# Dataset entries
= = = = =

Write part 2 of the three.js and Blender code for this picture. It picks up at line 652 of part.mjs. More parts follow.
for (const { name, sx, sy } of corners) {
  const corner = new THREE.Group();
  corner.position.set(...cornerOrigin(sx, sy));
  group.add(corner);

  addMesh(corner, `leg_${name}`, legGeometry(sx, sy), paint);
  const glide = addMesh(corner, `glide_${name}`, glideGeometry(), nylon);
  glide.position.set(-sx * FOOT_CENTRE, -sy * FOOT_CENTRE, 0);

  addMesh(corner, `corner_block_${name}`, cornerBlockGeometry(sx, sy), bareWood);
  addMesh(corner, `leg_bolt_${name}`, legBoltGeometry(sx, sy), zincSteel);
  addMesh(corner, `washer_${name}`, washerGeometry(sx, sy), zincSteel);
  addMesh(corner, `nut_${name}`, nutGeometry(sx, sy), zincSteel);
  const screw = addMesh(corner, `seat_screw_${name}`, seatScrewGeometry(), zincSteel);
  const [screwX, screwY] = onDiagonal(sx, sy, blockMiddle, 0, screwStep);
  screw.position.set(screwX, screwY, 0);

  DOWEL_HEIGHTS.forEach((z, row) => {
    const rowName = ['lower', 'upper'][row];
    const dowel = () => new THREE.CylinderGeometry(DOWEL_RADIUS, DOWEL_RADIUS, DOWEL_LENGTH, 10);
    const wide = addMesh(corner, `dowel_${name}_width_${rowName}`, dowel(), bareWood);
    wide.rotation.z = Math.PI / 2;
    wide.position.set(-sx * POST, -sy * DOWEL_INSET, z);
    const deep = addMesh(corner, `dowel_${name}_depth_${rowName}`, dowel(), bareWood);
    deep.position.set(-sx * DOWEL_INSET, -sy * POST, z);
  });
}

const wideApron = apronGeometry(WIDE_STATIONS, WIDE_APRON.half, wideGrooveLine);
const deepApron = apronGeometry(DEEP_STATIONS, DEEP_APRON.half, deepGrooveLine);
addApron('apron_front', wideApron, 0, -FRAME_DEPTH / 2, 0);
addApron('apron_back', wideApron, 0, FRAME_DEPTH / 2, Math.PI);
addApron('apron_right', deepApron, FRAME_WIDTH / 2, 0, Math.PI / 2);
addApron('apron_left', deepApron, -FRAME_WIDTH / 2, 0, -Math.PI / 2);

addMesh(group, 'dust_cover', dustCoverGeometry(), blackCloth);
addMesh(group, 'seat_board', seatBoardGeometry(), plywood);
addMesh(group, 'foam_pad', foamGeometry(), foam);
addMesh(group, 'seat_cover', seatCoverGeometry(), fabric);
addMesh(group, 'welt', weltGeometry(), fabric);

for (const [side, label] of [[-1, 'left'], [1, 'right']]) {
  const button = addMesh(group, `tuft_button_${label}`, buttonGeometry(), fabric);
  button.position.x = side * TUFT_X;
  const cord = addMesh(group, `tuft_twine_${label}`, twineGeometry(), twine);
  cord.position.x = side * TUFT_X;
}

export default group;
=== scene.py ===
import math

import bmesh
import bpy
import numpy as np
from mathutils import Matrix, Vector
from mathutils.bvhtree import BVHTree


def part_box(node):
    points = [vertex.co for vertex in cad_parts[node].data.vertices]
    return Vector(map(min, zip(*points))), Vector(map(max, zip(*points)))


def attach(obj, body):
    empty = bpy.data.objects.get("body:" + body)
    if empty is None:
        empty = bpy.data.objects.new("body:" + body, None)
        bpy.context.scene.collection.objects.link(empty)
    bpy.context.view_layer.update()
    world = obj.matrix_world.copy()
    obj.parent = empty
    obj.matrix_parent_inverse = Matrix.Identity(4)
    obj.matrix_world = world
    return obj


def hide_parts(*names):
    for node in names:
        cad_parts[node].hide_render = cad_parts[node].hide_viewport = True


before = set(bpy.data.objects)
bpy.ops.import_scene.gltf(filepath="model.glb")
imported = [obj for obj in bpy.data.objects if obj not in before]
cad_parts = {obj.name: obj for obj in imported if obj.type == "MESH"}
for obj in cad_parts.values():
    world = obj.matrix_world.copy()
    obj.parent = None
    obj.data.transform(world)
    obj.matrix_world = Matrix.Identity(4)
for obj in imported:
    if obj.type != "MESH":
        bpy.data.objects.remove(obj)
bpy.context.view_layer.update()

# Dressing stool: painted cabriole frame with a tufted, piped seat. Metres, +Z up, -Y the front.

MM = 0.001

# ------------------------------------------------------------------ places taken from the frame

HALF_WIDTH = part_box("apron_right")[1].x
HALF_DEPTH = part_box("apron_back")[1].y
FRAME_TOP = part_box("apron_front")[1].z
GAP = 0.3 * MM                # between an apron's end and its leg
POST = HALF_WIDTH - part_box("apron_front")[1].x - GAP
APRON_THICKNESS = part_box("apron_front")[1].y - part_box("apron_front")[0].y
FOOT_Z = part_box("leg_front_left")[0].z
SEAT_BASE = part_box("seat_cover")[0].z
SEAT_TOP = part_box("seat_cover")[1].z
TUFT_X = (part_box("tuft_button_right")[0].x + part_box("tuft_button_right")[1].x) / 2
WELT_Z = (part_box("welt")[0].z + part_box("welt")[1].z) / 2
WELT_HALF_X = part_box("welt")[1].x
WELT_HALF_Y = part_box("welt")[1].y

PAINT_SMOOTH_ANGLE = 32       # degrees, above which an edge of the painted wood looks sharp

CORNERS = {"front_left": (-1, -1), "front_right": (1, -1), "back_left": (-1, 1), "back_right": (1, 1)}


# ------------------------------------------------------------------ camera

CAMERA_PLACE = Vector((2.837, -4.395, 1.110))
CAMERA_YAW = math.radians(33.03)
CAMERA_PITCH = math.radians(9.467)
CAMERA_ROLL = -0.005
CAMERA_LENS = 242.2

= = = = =

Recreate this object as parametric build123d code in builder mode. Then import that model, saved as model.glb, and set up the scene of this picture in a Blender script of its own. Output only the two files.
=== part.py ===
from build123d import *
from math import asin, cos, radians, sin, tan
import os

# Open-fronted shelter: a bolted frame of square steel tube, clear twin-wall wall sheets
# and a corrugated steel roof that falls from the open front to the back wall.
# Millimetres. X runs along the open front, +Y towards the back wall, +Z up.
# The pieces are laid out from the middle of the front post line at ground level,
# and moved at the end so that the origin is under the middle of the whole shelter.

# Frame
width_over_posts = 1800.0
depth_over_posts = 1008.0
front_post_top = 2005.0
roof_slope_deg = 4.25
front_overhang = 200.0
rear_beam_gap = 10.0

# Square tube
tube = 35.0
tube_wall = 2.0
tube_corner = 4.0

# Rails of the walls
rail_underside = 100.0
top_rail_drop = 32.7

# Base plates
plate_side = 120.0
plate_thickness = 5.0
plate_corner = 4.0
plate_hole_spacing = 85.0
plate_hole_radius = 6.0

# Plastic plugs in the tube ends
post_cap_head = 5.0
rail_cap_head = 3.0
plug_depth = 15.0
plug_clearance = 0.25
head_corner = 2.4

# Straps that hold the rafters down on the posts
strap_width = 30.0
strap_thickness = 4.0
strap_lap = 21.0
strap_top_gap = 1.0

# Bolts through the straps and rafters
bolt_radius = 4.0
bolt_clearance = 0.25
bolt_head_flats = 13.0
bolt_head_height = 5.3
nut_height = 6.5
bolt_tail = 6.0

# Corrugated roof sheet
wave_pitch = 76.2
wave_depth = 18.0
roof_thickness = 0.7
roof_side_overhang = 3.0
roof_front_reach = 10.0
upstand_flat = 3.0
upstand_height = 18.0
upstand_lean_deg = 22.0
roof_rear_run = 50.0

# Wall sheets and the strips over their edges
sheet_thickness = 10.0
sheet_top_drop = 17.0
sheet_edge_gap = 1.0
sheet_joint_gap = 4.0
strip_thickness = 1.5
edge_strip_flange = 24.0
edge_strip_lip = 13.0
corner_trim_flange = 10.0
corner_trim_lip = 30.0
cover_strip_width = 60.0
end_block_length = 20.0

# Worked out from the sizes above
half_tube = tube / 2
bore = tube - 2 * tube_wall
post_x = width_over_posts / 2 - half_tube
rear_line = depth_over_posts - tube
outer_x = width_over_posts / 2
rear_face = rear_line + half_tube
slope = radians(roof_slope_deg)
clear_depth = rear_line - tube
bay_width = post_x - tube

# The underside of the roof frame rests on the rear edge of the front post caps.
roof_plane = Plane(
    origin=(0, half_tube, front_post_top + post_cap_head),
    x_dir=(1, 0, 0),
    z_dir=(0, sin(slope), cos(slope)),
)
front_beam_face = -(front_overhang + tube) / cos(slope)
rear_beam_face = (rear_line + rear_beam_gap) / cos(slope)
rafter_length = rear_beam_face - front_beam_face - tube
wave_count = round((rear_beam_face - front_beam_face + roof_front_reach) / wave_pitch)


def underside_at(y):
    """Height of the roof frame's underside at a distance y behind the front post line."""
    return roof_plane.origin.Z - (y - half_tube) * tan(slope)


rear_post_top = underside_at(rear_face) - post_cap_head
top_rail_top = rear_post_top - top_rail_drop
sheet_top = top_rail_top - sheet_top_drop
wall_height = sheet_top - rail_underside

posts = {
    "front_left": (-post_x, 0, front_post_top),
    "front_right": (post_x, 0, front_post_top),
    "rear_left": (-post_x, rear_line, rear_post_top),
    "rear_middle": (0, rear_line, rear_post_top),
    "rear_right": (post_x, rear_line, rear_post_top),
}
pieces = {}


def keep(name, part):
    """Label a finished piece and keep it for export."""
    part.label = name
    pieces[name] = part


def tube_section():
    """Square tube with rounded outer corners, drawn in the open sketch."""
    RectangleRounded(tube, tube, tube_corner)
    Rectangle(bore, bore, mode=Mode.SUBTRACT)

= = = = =

# Written exercise
Exactly reproduce the stretch from the line with "addMesh(group, 'dust_cover', dustCoverGeometry(), blackCloth);" through the line with "if empty is", including both ends and nothing else.

# Solution to this problem
addMesh(group, 'dust_cover', dustCoverGeometry(), blackCloth);
addMesh(group, 'seat_board', seatBoardGeometry(), plywood);
addMesh(group, 'foam_pad', foamGeometry(), foam);
addMesh(group, 'seat_cover', seatCoverGeometry(), fabric);
addMesh(group, 'welt', weltGeometry(), fabric);

for (const [side, label] of [[-1, 'left'], [1, 'right']]) {
  const button = addMesh(group, `tuft_button_${label}`, buttonGeometry(), fabric);
  button.position.x = side * TUFT_X;
  const cord = addMesh(group, `tuft_twine_${label}`, twineGeometry(), twine);
  cord.position.x = side * TUFT_X;
}

export default group;
=== scene.py ===
import math

import bmesh
import bpy
import numpy as np
from mathutils import Matrix, Vector
from mathutils.bvhtree import BVHTree


def part_box(node):
    points = [vertex.co for vertex in cad_parts[node].data.vertices]
    return Vector(map(min, zip(*points))), Vector(map(max, zip(*points)))


def attach(obj, body):
    empty = bpy.data.objects.get("body:" + body)
    if empty is None:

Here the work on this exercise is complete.